Minimal detectable changes (MDC) and minimum clinically important differences (MCID) for each assessment are important concepts. However, in many reports these values are calculated for patients with a specific level of motor function and/or a specific time poststroke. Values may be calculated during the acute period when the greatest improvement takes place28,54 or in the chronic phase when improvement is slower,55,56 and as far as we can ascertain, only patients with moderate to high residual motor ability have been included in such studies.28,54-57 In the case of the WMFT and F-M there is no one accepted and standardized MDC or MCID value and we are unaware of any values for the MAS. Future studies are needed to establish MCD and MCID for a range of elapsed time and residual functional ability poststroke.
Conclusions
We included 3 multidomain tools in this study to develop a streamlined quantitative assessment protocol for future clinical trials to accommodate the heterogeneity and multifaceted nature of upper-limb functional ability after stroke.
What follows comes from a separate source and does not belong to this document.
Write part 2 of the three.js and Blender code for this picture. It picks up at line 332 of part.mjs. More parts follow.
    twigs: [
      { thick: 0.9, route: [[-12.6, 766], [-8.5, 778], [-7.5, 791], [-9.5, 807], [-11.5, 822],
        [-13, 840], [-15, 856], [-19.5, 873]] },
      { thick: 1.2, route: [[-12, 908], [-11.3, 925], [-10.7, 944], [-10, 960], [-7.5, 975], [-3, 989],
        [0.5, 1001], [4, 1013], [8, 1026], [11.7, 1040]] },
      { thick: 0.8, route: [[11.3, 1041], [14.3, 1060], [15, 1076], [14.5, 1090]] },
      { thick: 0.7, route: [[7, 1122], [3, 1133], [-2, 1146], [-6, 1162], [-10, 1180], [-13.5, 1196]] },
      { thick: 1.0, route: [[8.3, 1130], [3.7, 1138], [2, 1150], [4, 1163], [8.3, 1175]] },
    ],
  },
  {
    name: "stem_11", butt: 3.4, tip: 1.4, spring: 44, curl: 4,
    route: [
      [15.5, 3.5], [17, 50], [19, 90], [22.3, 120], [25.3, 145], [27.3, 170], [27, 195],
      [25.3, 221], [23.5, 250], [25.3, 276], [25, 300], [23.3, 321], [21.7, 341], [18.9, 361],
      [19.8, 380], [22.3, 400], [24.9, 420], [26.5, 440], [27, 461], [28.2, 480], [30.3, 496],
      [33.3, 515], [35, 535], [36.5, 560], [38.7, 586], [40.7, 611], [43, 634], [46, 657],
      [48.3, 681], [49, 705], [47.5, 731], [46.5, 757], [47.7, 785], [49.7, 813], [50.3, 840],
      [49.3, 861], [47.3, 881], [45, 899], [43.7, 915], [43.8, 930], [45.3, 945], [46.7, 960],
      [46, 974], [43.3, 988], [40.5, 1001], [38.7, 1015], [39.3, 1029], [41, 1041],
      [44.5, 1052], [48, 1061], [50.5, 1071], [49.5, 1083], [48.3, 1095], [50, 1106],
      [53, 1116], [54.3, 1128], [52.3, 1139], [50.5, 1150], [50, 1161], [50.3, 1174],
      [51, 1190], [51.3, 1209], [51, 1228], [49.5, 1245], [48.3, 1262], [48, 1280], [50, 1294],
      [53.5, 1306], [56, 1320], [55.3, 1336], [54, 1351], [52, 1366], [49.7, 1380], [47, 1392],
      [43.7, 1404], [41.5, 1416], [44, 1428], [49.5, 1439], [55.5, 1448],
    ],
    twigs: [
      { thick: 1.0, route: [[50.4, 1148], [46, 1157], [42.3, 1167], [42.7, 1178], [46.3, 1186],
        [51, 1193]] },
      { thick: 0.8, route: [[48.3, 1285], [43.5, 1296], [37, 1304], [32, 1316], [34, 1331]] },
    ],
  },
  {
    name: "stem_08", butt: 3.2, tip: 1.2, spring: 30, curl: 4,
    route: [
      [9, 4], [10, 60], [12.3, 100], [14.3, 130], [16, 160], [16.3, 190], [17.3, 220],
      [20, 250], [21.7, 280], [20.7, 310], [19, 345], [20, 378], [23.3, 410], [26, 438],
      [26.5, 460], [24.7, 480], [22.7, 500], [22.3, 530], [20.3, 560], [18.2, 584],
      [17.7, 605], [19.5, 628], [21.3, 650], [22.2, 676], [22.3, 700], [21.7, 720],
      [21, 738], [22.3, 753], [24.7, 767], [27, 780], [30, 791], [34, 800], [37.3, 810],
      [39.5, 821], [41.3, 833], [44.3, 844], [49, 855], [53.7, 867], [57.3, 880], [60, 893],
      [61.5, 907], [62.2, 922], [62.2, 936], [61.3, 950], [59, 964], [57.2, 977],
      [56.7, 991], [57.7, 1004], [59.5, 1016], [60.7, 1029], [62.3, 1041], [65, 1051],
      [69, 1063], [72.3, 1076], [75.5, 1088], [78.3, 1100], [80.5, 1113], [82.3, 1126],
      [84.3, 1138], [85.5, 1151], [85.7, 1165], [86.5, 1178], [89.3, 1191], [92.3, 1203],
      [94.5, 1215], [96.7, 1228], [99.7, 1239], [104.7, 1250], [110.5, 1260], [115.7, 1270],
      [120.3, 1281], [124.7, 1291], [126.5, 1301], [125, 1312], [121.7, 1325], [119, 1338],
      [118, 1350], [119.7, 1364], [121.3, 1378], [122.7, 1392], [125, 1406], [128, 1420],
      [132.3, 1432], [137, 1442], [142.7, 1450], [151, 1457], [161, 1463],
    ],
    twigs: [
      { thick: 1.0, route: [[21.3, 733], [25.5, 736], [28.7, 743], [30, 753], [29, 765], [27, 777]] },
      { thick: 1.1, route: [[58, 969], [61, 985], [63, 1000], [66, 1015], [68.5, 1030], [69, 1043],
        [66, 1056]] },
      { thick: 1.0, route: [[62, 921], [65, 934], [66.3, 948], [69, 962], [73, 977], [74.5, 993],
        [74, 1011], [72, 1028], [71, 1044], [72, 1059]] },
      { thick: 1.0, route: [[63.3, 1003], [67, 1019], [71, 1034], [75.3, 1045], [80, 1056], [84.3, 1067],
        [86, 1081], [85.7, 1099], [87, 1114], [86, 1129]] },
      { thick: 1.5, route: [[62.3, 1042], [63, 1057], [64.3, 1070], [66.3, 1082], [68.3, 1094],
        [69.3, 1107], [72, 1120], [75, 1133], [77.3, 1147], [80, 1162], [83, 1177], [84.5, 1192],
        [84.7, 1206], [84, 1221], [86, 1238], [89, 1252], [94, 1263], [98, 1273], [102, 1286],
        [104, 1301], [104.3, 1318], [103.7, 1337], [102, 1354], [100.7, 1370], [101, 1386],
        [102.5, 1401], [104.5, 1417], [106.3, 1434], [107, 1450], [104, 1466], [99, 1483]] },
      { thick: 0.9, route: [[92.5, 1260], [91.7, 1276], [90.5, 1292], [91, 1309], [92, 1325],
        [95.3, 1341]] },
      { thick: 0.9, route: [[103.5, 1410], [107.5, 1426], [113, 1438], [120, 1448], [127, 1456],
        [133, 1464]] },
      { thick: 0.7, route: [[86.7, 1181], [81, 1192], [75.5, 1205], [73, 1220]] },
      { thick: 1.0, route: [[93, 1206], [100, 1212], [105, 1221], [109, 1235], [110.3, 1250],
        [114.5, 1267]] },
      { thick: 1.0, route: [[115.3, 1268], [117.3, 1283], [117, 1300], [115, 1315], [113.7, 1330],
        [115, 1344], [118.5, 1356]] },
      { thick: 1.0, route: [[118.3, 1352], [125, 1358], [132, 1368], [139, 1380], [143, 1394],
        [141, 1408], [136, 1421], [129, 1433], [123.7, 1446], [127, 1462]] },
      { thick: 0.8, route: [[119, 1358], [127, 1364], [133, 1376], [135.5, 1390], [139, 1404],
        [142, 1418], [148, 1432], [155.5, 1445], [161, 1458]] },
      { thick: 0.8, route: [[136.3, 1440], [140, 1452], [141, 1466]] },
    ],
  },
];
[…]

When therapy successfully shifts baseline function from low to moderate or from moderate to high motor-function the choice of tests becomes more complex. Based on available validated assessments and the results of this study, we suggest that those with low motor-function are best assessed with the F-M, those with high motor-function with the WMFT, and those with moderate motor-function with both tests. There are no good assessments for patients with very low motor-function and no one test that can be used across the spectrum of poststroke dysfunction. Our results suggest that the choice of assessment must be determined by the level of residual functional ability after stroke.
Footnotes
Declaration of Conflicting Interests
The author(s) declared no potential conflicts of interest with respect to the research, authorship, and/or publication of this article.
Funding
The author(s) disclosed receipt of the following financial support for the research, authorship, and/or publication of this article: This study was funded by the National Health and Medical Research Council of Australia and the New South Wales Office of Science and Medical Research, Australia.